- _TASK REQUIREMENTS_: Extract exactly the run of lines starting at the line that holds "color(black_rubber)" and ending at the line that holds "obj.matrix_world = Matrix.Identity(4)", both included.

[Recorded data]
==================================================
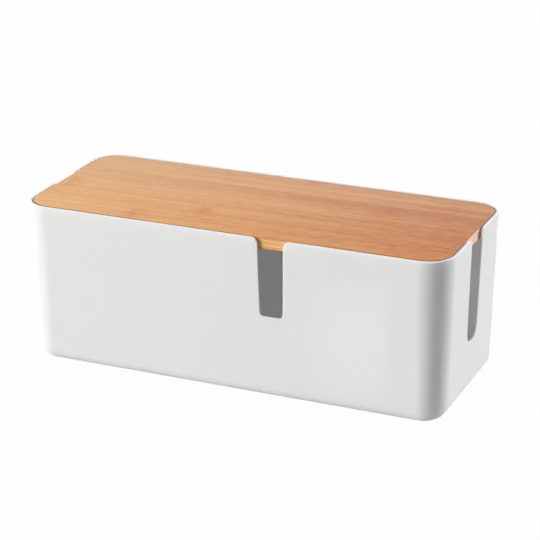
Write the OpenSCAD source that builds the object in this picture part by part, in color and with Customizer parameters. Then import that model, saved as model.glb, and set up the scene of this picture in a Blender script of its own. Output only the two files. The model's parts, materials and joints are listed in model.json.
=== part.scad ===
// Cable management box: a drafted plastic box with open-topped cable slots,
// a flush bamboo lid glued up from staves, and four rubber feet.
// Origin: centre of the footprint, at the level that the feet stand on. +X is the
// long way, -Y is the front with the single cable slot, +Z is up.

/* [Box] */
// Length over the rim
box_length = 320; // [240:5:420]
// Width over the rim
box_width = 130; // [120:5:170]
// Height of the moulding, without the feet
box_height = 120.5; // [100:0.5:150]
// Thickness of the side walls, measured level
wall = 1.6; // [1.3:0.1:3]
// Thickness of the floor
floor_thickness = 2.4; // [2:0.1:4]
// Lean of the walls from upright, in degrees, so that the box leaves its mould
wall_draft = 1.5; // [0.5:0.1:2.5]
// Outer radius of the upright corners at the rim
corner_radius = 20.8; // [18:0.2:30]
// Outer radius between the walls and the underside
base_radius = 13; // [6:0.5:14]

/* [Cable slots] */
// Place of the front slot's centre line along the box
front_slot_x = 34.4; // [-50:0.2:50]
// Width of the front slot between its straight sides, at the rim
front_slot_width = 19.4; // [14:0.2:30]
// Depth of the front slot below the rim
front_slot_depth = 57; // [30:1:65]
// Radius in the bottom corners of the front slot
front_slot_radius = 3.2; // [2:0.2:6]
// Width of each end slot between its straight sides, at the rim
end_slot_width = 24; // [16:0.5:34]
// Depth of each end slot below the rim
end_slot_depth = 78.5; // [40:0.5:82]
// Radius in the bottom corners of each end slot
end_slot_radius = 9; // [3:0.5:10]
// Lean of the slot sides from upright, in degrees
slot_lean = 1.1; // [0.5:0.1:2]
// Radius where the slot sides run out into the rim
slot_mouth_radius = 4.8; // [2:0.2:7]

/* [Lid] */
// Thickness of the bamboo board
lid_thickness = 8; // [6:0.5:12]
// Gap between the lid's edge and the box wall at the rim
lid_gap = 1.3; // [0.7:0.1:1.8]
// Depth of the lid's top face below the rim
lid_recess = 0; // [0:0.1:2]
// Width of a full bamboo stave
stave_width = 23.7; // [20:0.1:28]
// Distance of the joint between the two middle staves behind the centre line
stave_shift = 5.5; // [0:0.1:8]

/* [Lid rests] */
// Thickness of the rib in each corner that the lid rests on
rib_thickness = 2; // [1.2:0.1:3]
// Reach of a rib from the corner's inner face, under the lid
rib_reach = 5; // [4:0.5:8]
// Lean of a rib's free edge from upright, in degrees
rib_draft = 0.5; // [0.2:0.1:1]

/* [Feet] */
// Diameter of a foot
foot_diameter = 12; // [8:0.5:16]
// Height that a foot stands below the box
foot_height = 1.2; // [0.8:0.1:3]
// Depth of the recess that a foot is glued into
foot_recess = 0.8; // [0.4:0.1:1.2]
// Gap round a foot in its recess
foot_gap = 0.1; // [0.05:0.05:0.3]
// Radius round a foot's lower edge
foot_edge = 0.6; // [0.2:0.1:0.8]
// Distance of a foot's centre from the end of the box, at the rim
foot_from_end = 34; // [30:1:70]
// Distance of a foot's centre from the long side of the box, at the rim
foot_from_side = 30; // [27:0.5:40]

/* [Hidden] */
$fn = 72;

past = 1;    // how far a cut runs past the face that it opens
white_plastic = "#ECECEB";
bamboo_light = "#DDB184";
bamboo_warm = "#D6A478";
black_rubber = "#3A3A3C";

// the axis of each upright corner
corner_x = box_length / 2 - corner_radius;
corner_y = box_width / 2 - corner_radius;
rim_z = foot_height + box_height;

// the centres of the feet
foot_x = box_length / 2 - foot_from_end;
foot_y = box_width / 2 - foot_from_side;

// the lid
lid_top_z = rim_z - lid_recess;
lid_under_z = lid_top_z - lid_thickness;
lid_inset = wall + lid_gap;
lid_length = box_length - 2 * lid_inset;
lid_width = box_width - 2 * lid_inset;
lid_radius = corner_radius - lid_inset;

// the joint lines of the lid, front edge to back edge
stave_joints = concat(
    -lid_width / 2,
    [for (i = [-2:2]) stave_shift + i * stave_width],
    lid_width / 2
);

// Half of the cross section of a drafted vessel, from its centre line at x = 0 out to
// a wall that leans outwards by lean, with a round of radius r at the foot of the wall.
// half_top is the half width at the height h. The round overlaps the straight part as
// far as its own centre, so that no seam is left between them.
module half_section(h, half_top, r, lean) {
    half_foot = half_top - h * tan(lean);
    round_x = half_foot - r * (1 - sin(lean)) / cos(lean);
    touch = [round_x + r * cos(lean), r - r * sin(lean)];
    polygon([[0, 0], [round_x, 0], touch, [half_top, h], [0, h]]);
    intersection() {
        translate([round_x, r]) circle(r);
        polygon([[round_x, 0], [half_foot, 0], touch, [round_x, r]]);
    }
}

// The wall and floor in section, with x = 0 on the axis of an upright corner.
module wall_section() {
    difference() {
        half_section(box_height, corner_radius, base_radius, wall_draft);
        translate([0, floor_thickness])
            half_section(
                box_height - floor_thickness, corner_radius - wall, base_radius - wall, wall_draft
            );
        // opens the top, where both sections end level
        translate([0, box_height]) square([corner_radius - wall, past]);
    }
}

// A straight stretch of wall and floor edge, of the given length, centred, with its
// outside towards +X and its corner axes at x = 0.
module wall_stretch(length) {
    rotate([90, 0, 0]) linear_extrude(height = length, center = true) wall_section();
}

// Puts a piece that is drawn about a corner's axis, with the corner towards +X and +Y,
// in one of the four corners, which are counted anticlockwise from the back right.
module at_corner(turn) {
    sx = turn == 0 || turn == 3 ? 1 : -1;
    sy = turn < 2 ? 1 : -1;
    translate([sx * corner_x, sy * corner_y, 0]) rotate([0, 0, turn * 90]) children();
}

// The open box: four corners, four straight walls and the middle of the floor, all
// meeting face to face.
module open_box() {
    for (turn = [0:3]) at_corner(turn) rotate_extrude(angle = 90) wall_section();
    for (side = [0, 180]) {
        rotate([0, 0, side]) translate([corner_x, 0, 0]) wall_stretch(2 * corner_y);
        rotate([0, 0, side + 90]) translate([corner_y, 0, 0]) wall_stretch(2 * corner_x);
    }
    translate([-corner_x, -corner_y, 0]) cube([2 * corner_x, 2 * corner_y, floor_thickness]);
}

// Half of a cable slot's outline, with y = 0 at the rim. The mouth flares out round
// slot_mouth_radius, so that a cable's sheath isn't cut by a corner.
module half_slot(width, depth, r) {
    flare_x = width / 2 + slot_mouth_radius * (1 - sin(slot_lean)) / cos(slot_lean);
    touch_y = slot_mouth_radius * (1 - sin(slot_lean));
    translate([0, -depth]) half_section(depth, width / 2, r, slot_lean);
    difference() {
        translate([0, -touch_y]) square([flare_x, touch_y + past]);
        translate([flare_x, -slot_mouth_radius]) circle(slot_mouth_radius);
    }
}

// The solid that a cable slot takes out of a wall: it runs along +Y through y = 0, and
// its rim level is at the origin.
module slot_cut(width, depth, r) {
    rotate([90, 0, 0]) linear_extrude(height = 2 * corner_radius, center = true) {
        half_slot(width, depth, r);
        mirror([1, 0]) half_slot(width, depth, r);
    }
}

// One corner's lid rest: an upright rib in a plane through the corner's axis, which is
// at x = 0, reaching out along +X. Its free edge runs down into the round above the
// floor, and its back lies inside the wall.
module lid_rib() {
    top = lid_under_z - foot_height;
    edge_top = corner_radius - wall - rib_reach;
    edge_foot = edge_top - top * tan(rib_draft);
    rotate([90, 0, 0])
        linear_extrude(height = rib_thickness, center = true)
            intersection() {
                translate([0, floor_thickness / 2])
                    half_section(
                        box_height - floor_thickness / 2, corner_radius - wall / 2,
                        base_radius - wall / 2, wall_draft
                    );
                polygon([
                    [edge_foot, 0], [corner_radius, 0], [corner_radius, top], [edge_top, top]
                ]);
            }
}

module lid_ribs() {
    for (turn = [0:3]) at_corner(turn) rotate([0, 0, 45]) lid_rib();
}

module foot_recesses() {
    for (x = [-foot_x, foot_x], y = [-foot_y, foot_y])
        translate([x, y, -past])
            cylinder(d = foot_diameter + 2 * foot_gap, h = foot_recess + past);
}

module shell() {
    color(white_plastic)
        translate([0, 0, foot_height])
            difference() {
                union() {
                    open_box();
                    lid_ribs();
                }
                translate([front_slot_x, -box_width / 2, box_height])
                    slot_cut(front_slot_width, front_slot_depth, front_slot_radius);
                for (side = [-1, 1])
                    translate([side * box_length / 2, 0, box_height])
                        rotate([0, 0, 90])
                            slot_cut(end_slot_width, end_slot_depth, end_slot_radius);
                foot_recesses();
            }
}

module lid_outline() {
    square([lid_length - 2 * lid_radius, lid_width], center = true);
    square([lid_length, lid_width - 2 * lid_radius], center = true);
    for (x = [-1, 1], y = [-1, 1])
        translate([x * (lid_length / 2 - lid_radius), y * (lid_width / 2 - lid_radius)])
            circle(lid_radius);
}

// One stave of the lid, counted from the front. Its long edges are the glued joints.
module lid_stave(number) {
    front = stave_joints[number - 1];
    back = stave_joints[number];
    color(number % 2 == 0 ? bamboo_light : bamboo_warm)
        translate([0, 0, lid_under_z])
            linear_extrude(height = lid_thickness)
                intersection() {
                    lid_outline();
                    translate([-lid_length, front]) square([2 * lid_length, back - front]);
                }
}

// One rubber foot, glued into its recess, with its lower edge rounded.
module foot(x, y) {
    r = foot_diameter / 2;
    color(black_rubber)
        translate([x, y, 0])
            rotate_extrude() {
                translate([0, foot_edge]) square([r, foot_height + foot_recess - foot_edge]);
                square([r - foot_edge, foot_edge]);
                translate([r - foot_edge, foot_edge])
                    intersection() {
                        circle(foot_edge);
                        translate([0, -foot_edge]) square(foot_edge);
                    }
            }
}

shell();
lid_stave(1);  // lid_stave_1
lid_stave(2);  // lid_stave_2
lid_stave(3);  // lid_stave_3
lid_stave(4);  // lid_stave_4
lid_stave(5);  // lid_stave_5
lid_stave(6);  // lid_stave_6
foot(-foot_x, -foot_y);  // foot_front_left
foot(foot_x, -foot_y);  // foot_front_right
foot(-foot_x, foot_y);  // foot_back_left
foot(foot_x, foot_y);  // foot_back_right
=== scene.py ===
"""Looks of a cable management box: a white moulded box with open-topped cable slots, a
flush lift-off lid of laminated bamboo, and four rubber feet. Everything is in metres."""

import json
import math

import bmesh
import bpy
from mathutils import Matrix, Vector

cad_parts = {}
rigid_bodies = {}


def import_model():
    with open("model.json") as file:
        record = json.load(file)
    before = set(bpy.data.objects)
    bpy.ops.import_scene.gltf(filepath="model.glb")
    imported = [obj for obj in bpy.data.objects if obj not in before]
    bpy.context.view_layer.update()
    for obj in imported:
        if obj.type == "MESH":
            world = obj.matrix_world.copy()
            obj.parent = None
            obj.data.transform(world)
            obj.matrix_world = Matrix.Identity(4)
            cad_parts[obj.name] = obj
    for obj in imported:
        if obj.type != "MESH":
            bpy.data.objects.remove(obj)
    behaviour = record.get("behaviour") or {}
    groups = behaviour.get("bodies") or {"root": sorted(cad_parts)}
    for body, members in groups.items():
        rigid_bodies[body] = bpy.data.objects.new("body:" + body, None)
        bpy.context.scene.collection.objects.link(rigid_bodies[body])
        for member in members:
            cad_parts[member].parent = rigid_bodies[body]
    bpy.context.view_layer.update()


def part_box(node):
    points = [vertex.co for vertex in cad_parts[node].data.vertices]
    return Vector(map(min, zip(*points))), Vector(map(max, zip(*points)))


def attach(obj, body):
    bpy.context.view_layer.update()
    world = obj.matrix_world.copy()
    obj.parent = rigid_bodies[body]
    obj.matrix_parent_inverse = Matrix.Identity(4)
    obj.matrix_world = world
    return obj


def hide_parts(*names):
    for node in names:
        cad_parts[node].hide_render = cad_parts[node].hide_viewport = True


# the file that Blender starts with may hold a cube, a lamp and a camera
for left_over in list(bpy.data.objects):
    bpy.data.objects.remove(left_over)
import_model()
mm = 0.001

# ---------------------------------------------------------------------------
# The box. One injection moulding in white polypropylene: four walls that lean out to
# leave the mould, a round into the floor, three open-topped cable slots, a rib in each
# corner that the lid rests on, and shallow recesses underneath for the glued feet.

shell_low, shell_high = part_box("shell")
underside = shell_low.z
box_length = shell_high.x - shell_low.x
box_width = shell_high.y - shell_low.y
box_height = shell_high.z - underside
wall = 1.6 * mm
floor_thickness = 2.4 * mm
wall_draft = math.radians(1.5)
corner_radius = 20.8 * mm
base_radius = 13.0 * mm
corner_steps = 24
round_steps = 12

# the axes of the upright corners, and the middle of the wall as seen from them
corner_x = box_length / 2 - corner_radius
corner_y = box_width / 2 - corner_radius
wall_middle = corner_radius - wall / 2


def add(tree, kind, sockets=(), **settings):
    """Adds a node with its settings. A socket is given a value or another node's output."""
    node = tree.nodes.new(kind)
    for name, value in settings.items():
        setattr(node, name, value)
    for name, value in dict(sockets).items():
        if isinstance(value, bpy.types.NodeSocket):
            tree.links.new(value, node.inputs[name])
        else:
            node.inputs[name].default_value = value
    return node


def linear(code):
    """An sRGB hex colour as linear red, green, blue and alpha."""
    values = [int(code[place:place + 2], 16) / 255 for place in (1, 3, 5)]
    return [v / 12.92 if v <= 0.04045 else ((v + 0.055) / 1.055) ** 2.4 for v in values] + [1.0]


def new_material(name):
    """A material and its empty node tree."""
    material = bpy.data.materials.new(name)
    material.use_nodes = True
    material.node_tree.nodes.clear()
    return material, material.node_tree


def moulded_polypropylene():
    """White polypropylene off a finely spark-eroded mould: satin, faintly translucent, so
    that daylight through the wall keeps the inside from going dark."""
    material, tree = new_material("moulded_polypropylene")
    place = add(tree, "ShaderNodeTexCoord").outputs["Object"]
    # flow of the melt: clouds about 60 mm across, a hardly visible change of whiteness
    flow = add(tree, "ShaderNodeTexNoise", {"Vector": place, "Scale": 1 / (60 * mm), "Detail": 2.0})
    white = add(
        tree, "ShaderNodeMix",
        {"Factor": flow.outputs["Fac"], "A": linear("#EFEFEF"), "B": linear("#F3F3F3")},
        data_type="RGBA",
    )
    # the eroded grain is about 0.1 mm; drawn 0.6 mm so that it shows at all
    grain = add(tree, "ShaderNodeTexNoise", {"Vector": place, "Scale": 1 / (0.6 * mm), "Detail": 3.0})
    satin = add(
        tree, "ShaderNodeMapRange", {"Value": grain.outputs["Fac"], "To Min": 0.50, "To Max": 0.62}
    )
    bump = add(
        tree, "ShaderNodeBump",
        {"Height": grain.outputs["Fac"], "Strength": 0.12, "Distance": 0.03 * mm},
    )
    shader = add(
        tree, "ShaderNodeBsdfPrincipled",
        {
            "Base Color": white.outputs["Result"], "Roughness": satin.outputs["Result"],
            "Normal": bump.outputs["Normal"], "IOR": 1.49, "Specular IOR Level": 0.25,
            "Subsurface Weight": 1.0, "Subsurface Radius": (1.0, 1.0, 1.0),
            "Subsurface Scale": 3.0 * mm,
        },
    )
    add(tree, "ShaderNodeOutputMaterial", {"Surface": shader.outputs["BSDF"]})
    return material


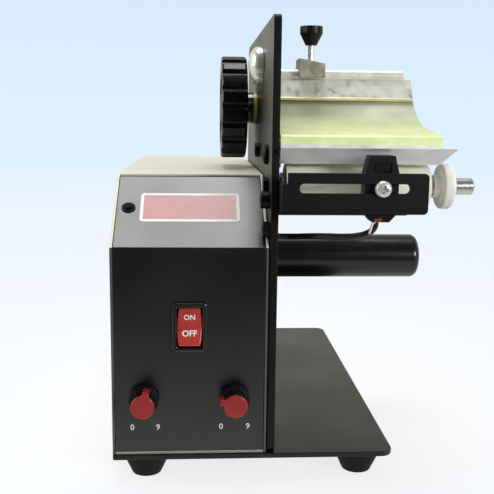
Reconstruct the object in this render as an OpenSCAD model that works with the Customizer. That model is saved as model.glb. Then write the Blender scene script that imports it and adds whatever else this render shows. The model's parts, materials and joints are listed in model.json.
==================================================
- _FINISHED TASK_:
    color(black_rubber)
        translate([x, y, 0])
            rotate_extrude() {
                translate([0, foot_edge]) square([r, foot_height + foot_recess - foot_edge]);
                square([r - foot_edge, foot_edge]);
                translate([r - foot_edge, foot_edge])
                    intersection() {
                        circle(foot_edge);
                        translate([0, -foot_edge]) square(foot_edge);
                    }
            }
}

shell();
lid_stave(1);  // lid_stave_1
lid_stave(2);  // lid_stave_2
lid_stave(3);  // lid_stave_3
lid_stave(4);  // lid_stave_4
lid_stave(5);  // lid_stave_5
lid_stave(6);  // lid_stave_6
foot(-foot_x, -foot_y);  // foot_front_left
foot(foot_x, -foot_y);  // foot_front_right
foot(-foot_x, foot_y);  // foot_back_left
foot(foot_x, foot_y);  // foot_back_right
=== scene.py ===
"""Looks of a cable management box: a white moulded box with open-topped cable slots, a
flush lift-off lid of laminated bamboo, and four rubber feet. Everything is in metres."""

import json
import math

import bmesh
import bpy
from mathutils import Matrix, Vector

cad_parts = {}
rigid_bodies = {}


def import_model():
    with open("model.json") as file:
        record = json.load(file)
    before = set(bpy.data.objects)
    bpy.ops.import_scene.gltf(filepath="model.glb")
    imported = [obj for obj in bpy.data.objects if obj not in before]
    bpy.context.view_layer.update()
    for obj in imported:
        if obj.type == "MESH":
            world = obj.matrix_world.copy()
            obj.parent = None
            obj.data.transform(world)
            obj.matrix_world = Matrix.Identity(4)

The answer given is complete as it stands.